I've thought about saving a "state" of the stack before a function call and restoring the "state" after the function call. For example saving the number of elements on the stack, then execute the function code, return, and then pop from the stack until we have the same number of elements as before (or maybe +1 if the function returned something).
Any ideas? Thanks for any tips!
Great question! One of my hobbies is writing compilers for toy languages, so kudos for your excellent programming taste.
An expression statement is one where the code in the statement is simply an expression. This means anything of the form <expression> ;, which includes things like assignments and function calls, but not ifs, whiles, or returns. Any expression statement will have a left over value on the stack at the end, which you should discard.
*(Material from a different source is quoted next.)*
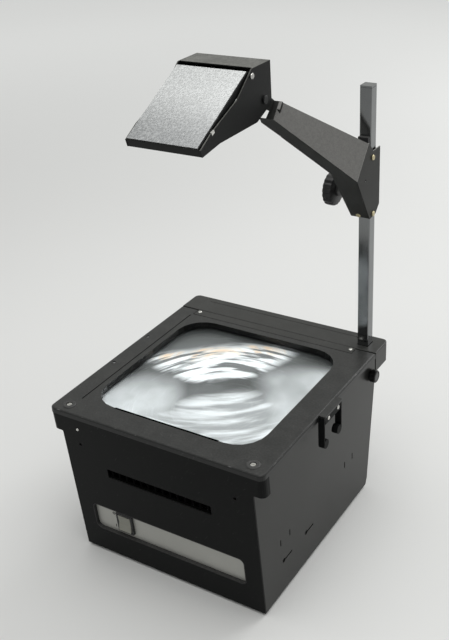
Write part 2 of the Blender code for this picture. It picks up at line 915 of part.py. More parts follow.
def build_front_fittings():
    """Grille behind the slot, and the control plate in its deep surround."""
    slot_half = (slot_high - slot_low) / 2 + mesh_margin
    width = slot_half_width + mesh_margin
    columns = int(slot_half_width / mesh_pitch)
    holes = []
    for column in range(-columns, columns + 1):
        x = column * mesh_pitch
        holes.append(rectangle(x - mesh_hole / 2, x + mesh_hole / 2, -mesh_hole_height / 2,
                               mesh_hole_height / 2))
    grille = outline_mesh("XZ", 0, mesh_thickness, rectangle(-width, width, -slot_half, slot_half), holes)
    leaning_part("slot_grille", root, grille, (slot_low + slot_high) / 2, thick_sheet + gap, DULL_BLACK)

    middle = (control_low + control_high) / 2
    half_height = (control_high - control_low) / 2 / math.cos(front_angle)
    outer_w = control_half_width - gap
    outer_h = half_height - gap
    inner_w = outer_w - bezel_wall
    inner_h = outer_h - bezel_wall
    inner_r = control_radius - gap - bezel_wall
    ring = rectangle(-outer_w, outer_w, -outer_h, outer_h, control_radius - gap)
    bore = rectangle(-inner_w, inner_w, -inner_h, inner_h, inner_r)
    surround = outline_mesh("XZ", 0, control_depth + sheet, ring, [bore])
    leaning_part("control_surround", root, surround, middle, 0, DULL_BLACK)
    window_w = rocker_half_width + rocker_side_play + switch_wall + gap
    window_h = rocker_half_height + rocker_play + switch_wall + gap
    shift = (switch_z - middle) / math.cos(front_angle)
    window = rectangle(switch_x - window_w, switch_x + window_w, shift - window_h, shift + window_h)
    face = rectangle(gap - inner_w, inner_w - gap, gap - inner_h, inner_h - gap, inner_r - gap)
    plate_mesh = outline_mesh("XZ", 0, sheet, face, [window])
    leaning_part("control_plate", root, plate_mesh, middle, control_depth, ((0.62, 0.62, 0.58), 0.4, 0.8))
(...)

1 + 2 is an expression statement, but so are these:
x = 5;
The assignment expression leaves the value 5 on the stack since the result of an assignment is the value of the left-hand operand. After the statement is finished you pop off the unused value 5.
printf("hello world!\n");
printf() returns the number of characters output. You will have this value left over on the stack, so pop it when the statement finishes.
Effectively every expression statement will leave a value on the stack unless the expression's type is void. In that case you either special-case void statements and don't pop anything afterwards, or push a pretend "void" value onto the stack so you can always pop a value.
You'll need a smarter parser. When you see an expression whose value isn't being used then you need to emit a POP.
This is an important opportunity on learning optimization. you have a function that does number but integer math, the int math result isn't even used in any way, shape, or form.
Having your compiler optimize the function away would reduce alot of bytecode being generated and executed for nothing!